Most organizations need to invest in some degree of paid communication to achieve their growth goals. But when times are tough, there is temptation to cut back on “discretionary” items, such as lead generation and donor acquisition. Budget cuts tend to disproportionately impact these areas, as communications costs are often more easily trimmed.
Conversely, there’s a strong justification for staying the course, rather than circling the wagons.
Although it can be harder to authorize the investment when money is tight, studies show that remaining active in acquiring new leads and donors is even more essential during economic down cycles.
Here are just a few reasons why you should strongly consider resisting the urge to downsize your acquisition investments during an economic downturn.
1. The Long Game Reaps Long-Term Rewards:
Research reveals that brands can lose a staggering 15% of their market share if a competitor doubles down on marketing investments during an economic down cycle. Nonprofits can also lose ground, especially if similar organizations are boosting their profiles during these seasons.
Continuing current spending – and even increasing in some areas – gives you better odds for long-term success. While it can be easy to panic during economic turmoil, focus on the long-term return rather than short-term.
2. The Power of Brand Equity:
Brand equity is often an elusive measure of success that can be challenging to quantify in terms of sales and overall return on investment. That doesn’t mean, however, that it doesn’t have a significant impact on long-term revenue.

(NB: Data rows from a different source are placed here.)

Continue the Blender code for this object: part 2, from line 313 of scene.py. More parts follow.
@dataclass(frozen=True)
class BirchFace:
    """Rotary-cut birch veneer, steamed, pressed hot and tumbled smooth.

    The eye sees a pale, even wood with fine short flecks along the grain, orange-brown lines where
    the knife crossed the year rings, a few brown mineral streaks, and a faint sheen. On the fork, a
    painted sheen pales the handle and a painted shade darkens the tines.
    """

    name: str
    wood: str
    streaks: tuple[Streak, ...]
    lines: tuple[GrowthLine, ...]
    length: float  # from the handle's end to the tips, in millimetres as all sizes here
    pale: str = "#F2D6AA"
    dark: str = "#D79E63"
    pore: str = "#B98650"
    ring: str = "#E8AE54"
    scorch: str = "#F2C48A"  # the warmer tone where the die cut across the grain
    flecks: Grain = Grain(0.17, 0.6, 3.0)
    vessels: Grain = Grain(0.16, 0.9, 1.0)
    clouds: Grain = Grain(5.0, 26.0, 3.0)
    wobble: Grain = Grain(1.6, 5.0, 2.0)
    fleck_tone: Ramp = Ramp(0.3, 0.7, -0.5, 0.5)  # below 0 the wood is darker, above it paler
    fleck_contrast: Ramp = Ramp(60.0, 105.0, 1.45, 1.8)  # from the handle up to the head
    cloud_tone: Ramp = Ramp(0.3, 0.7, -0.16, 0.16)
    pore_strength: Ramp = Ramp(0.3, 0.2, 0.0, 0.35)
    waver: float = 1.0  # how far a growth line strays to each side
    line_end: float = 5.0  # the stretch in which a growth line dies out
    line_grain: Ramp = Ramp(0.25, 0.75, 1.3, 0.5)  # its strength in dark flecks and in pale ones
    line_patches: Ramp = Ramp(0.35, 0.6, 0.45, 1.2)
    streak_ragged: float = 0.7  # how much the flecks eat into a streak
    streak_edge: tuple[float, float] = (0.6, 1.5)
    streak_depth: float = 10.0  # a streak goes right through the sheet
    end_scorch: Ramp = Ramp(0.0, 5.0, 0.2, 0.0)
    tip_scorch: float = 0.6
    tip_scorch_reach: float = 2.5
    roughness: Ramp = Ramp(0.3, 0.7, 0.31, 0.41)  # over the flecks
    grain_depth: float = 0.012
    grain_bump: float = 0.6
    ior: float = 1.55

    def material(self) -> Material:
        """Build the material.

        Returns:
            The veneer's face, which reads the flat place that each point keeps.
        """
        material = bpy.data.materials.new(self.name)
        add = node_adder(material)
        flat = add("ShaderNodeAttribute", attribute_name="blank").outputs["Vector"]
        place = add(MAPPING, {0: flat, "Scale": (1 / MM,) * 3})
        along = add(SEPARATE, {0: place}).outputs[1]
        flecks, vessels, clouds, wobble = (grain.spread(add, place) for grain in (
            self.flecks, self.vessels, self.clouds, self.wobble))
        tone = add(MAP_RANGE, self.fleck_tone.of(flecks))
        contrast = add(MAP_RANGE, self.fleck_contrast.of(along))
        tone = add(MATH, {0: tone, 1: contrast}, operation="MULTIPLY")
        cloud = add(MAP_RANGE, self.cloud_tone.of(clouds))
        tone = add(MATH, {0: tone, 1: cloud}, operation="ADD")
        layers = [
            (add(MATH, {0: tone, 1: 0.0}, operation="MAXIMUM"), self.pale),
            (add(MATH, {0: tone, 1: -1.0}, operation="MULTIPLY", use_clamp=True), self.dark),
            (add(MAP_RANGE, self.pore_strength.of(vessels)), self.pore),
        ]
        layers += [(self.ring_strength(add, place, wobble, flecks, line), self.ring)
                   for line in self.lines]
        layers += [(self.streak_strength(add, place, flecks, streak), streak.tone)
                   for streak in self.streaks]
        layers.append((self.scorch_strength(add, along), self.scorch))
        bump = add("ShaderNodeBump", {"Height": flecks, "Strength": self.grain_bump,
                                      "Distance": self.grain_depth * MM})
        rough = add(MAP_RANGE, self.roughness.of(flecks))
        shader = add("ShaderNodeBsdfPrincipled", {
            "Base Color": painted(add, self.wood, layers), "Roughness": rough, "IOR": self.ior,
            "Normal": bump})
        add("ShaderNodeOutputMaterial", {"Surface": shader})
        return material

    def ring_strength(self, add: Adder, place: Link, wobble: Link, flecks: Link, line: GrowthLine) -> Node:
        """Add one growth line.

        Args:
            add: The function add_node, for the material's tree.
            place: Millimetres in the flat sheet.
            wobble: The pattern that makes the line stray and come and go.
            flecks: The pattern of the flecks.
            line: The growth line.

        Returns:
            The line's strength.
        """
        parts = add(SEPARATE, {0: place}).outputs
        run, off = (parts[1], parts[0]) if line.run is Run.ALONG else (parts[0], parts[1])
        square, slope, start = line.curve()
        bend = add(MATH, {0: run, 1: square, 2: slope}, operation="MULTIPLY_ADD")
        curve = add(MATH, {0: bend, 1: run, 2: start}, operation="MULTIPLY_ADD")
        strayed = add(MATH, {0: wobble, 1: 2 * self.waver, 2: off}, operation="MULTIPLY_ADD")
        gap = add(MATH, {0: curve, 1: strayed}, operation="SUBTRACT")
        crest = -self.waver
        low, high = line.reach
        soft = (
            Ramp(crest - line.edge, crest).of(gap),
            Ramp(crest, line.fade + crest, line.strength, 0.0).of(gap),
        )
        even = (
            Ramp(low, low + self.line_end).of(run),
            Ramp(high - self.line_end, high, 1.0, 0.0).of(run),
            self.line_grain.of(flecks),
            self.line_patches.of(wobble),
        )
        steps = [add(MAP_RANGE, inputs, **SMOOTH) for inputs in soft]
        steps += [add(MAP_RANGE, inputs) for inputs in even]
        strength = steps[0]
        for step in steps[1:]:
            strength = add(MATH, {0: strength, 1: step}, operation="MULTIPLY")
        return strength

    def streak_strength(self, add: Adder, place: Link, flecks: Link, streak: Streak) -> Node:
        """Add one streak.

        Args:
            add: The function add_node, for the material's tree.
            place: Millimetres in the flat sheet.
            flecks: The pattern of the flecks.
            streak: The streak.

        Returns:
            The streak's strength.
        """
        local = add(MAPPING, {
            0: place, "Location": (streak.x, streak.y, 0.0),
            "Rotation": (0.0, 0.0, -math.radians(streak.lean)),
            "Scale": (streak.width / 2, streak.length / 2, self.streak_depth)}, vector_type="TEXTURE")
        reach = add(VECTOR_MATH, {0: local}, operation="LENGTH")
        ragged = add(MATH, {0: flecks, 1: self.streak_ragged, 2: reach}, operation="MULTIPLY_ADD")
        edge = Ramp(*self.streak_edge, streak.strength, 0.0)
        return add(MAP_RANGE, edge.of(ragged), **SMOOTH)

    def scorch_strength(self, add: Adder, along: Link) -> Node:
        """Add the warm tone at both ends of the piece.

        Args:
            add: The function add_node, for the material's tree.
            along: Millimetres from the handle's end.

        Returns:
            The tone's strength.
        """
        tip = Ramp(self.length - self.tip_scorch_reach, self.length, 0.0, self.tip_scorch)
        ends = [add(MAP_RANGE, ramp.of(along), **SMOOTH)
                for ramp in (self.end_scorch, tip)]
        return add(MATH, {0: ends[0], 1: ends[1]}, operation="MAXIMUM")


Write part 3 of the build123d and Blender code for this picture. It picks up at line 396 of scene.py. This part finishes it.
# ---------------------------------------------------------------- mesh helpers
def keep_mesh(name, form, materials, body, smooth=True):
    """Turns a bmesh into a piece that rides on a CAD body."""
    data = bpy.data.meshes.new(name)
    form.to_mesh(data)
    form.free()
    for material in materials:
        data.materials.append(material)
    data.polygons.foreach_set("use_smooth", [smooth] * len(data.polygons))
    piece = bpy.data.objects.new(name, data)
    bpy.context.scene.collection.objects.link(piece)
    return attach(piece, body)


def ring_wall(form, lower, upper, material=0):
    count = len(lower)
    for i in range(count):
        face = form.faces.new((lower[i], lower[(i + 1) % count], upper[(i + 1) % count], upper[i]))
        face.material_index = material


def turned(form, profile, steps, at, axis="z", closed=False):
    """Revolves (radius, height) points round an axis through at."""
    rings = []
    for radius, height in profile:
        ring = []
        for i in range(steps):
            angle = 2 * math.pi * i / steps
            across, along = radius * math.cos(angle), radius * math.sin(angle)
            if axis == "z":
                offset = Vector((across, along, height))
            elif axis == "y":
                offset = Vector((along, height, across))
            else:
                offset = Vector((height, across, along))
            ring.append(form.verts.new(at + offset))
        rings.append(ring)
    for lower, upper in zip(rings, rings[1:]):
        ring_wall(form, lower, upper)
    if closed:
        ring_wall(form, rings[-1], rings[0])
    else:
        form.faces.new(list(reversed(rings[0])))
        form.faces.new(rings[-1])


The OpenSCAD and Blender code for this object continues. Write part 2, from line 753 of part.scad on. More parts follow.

Brand equity is something that is built over years and requires years of consistent investment, even in difficult economic seasons. So resist the urge to cut back despite the lack of instant gratification.
3. The Opportunity to Diversify:
Staying on your toes and adapting quickly is crucial in the ever-changing world of fundraising, especially during economic challenges. While it feels better to stick within your comfort zone, economic downturns can provide a unique opportunity to utilize a more diverse paid media mix than before (rates may be even more negotiable).
By increasing the touchpoints for your brand and reinforcing its presence, you’ll often see a boost in ROI. But make sure you use your new insights to fine-tune your strategy and weed out the weakest channels. With data-driven insights on your side, your growth strategy will constantly evolve for the better.
4. The Excuse to Shake Things Up:
Tough times offer a great opportunity for a thorough, mid-stream review of your acquisition activities – and the chance to jettison the weak performers from your plan.
Rather than slashing the budget (and the growth), optimize the media mix and invest in channels that are performing well. And while pulling back on spending may seem like the obvious way to cut costs and hit financial targets, the benefit can be relatively low.
By hanging in there with your lead generation and donor acquisition investments during a sluggish economy, you can not only survive but also thrive – and keep your growth objectives on track. Taking the time to explore all the possibilities that exist for your acquisition efforts will give you an advantage now – and when things get back to normal.
As with your stock portfolio, playing the long game is key; continued investment in branding and advertising helps organizations maintain momentum. And be sure to monitor all possible strategies for optimizing visibility and return on investment so that you can make the best decisions.